En estos días vehementes alumbrados por el encendido mes de julio, el malagueño contempla absorto como sus calles y plazas se desbordan de cientos de almas peregrinas en la búsqueda del santo grial del ocio, la gastronomía y la cultura, irrigados por el sol de esta tierra donde ostenta capitalidad. Esa luz se torna sombras cuando nos detenemos junto a edificaciones espectrales ausentadas de su propia esencia.

Entre tanta barahúnda, camino con los últimos resplandores del crepúsculo frente a la manzana de los cines Astoria y Victoria y me embarga ante su desolada y desamparada presencia un hondo sentimiento de soledad; de un abandono generado por las múltiples vicisitudes que acompañan a estas dos salas oscuras. Una a la otra murmulla algo que no distingo entender; paro y me acerco aún más a sus desfiguradas paredes y escuchó como Victoria le dice a Astoria: «La vida no es como la has visto en el cine, la vida es más difícil». Astoria le responde con un tono sobrio: «No quiero escucharte más, solo deseo oír hablar de ti. Tarde o temprano llega un momento en que hablar y estar callada es la misma cosa».

Continúo sobre mis pasos alejándome de ambas con un sentir de añoranza más acentuado; entretanto, las luces de la Plaza de la Merced hacen refulgir más si cabe la negrura de esta isla desierta por la expiación de algunos.

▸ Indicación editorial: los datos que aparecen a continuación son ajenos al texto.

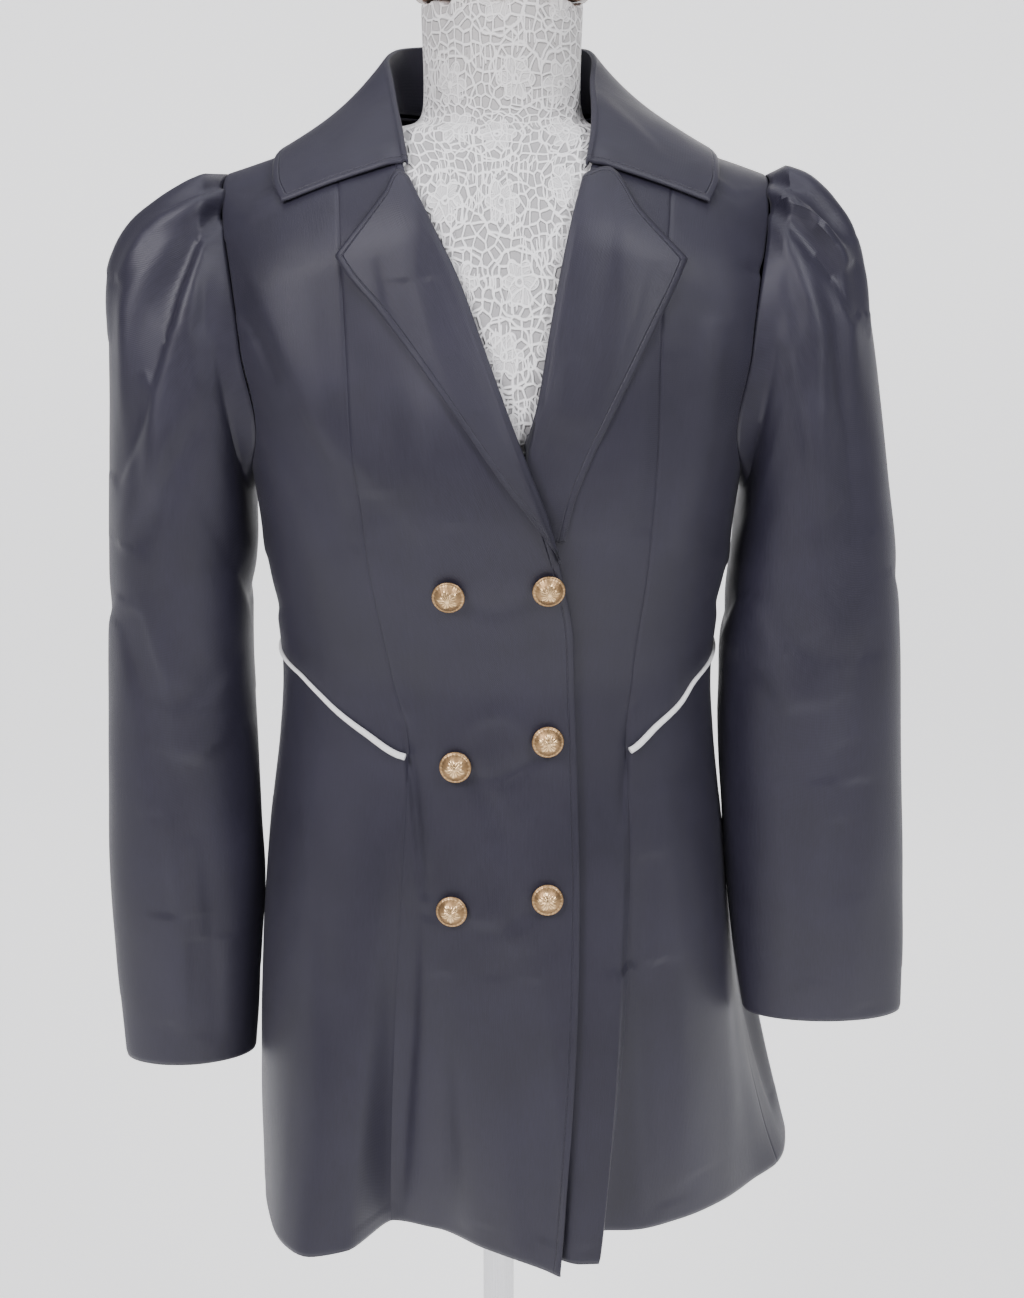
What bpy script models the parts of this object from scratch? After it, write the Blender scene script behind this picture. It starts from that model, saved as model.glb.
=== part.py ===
"""Longline double-breasted jacket with puff sleeves, worn by a limbless dress form.

Frame: metres, +Z up, the front faces -Y, +X is the wearer's left.
The origin is the centre of the base's underside, on the floor.
Angles run round the body from centre front, in degrees, positive to the wearer's left.
"""
import math
from collections import namedtuple

import bmesh
import bpy
from mathutils import Vector

# Cloth
WALL = 0.0016            # thickness of cloth with its lining side
SEAM = 0.0002            # each piece stops this far short of its seam
ROUND_ROWS = 4           # rows over the round of the shoulder
RINGS_PER_BODICE = 11    # rows from shoulder to waist seam
RINGS_PER_SKIRT = 9      # rows from waist seam to hem
ARMHOLE_ROWS = (5.5, 6.5, 7.5)   # further rows where the armhole turns
STEP = 0.002             # step used to measure slopes, as a share of a piece

# Shoulder
NECK_X = 0.070           # side neck point, out from centre
NECK_HEIGHT = 1.396
SHOULDER_X = 0.192       # end of the shoulder seam
SHOULDER_HEIGHT = 1.3565
SHOULDER_Y = 0.015       # the shoulder seam runs this far behind centre
SHOULDER_ROUND = 0.090   # height over which the shoulder rounds off
NAPE_HEIGHT = 1.395
CREST_ROUND = 0.012      # rounds the shoulder line off behind the neck
SHOULDER_RUN = math.hypot(SHOULDER_X, CREST_ROUND) - math.hypot(NECK_X, CREST_ROUND)
SHOULDER_FALL = (NECK_HEIGHT - SHOULDER_HEIGHT) / SHOULDER_RUN
UNDERARM_HEIGHT = 1.142
ARMHOLE_TURN_FRONT = 62.0   # the armhole's angle at its narrowest, in front and behind
ARMHOLE_TURN_BACK = 66.0
ARMHOLE_BEND = 0.070        # height over which the armhole turns under the arm
ARMHOLE_GAP = 0.0009        # a sleeve starts this far out from the armhole
SQUARENESS = 2.3         # 2 is an ellipse

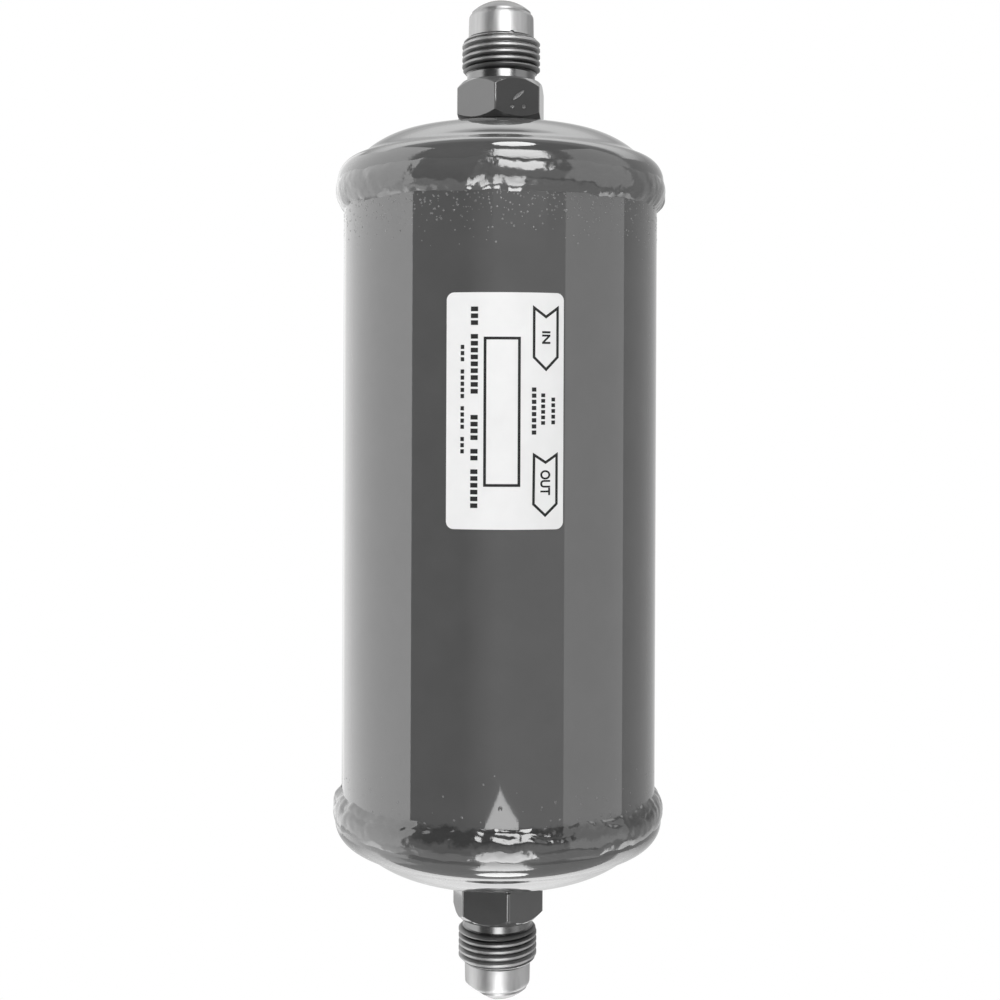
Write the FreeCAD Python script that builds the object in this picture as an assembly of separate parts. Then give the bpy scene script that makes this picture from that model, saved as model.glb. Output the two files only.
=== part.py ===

La soledad involuntaria es la dolencia de estos dos centros que proyectaron vida - en todo su sentido - durante un largo período. Me alejo con deambular cansino de ese fragmento de historia y recuerdo lo que algún día me comentó F. Scott Fitzgerald: «El momento más solitario en la vida de alguien o de algo es cuando está viendo que todo su mundo se desmorona, y lo único que pueden hacer es mirar fijamente». Qué aciago.